Wednesday, January 2, 2013
End of the year thoughts and the best of 2012 - Games, Movies, Music
As 2012 ends, I look back on everything I've written over the last year and feel pretty proud. In March of 2012, I launched this review blog with the intention of covering video games, movies, and TV shows, while occasionally posting design journals for games I was working on. I only managed to put out six movie reviews in this time, but I got through over 70 game reviews and about a season and a half of Star Trek: TNG reviews. It quickly became evident that TV episode reviews weren't really my thing, and that's fine.
2012 marked the end of HamsterSpeak magazine. I wrote for and edited this online magazine for 63 complete issues and two Best Of issues. I'm very proud of what was produced, but both the OHR game community's interest and my own had moved on. I'm looking for a new outlet for posting the old Sky Flyers comics and more Bob Surlaw short stories, but I haven't really found the right place yet. Bob lives on in the recently released demo of Cool Guy Bob Surlaw for now, a game with a great soundtrack by Mr. 8-Bit and Glock that I hope to finish this year.

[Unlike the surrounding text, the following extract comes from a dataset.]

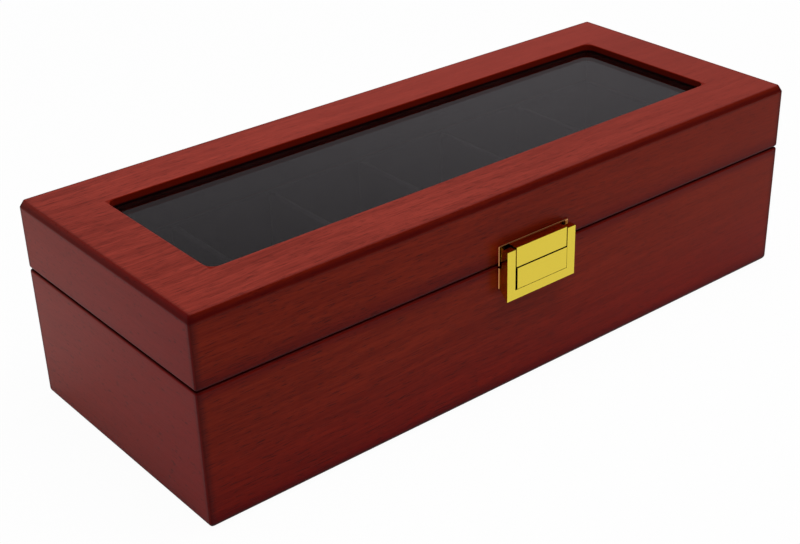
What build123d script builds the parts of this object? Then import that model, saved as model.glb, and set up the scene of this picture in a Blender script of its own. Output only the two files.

I'd like to make a really brief rundown of my favorite media of 2012. I plan on reviewing all of the movies and games listed that I haven't already, but I won't be writing any music reviews; I just don't have a good enough grasp of the language of music criticism. Enjoy, and please let me know your own favorites of the year! In no order whatsoever:
The Walking Dead: A wonderful modern take on point and click adventures that simplifies gameplay and puzzles in order to focus on story and character. Your choices might not change major plot events too often, but they do change the game's tone in a major way that feels completely organic.
Journey: A surreal, cinematic adventure that is unlike pretty much anything released this year and could only work as well as it does in the medium of video games.
Double Dragon Neon: Unlike my other two choices, this one is pure arcade-style gameplay. A great sense of humor, fantastic control, and an incredible soundtrack make Neon the best traditional styled game of 2012.
Asura's Wrath: Like The Walking Dead, Asura's Wrath is primarily an interactive movie, but the two games take the concept in completely opposite and wonderful directions. An insane, over the top tough guy anime movie occasionally interrupted by fun boss fights.
Spec Ops: The Line: A dark, depressing take on third person shooters that focuses more on horror than heroism. An attempt to adapt the ideas of Apocalypse Now into video game form, The Line is a hard, exhausting drive through the hopelessness of war.
As an interesting side note, most of my favorite games this year were low cost, downloadable titles. I hope this trend continues.
Django Unchained: Tarantino's take on the Western, transposed to the pre-Civil War South. Long and full of a little more violence than I was entirely comfortable with, but absolutely dense with interesting subject matter.
Cosmopolis: A fantastic adaptation of a sad, darkly funny book about losing and finding your humanity in modern American business. A lighter, less vulgar American Psycho.
Prometheus: The plot's got some holes, most characters are one-dimensional, and the soundtrack is often discordant with the tone of the film, yet Prometheus remains one of the most interesting sci-fi films in recent memory. It's haunting, beautiful, and I couldn't stop thinking about it for weeks after seeing it. The core premise is great and the art design is fantastic and Michael Fassbender's performance as David is perfect.
The Hunger Games: I didn't really know anything about this film going into it aside from the basic premise. I've seen it called "My First Distopian Adventure" and a Battle Royale ripoff, but you know what? There's nothing wrong with a film being easy to access and I liked this one a lot more than I liked Battle Royale. I absolutely love the art design here and I find its principle cast compelling.
Skyfall: I liked but didn't love Casino Royale and was bored by Quantum of Solace, so I wasn't expecting much from Skyfall. From its theme music to its portrayal of James Bond as a grim reaper to the magnificent scene chewing from Javier Bardem, this is probably my favorite Bond movie of all.
Thick as a Brick 2: Ian Anderson's 30+ year follow-up to one of Jethro Tull's best albums. Surpasses the original.
The Sound of the Life of the Mind: A sad and funny album that marks the reunion of Ben Folds Five.
What We Saw From the Cheap Seats: Regina Spektor's newest release. Feels like a modern sequel to Soviet Kitsch mixed with the talent she grew in Far and Begin to Hope.
Dr. Dee: Damon Albarn is a weird, talented, and experimental guy, and he's at his weirdest and most experimental here. Nothing tops his work on Gorillaz, but Dr. Dee is a fascinating and memorable departure.
Born to Die: Lana del Rey's first major release. I didn't hear this one until long after release and missed out on all of the dumb faux controversy around her but I absolutely love this album.
Amanda Palmer: The Bed Song: Makes me feel terrible in the way the best tragic songs do. The absolute high point on her new album, Theatre is Dead.
Damon Albarn: Apple Carts: My favorite track off of Dr. Dee. Gorgeous, haunting vocals and instruments.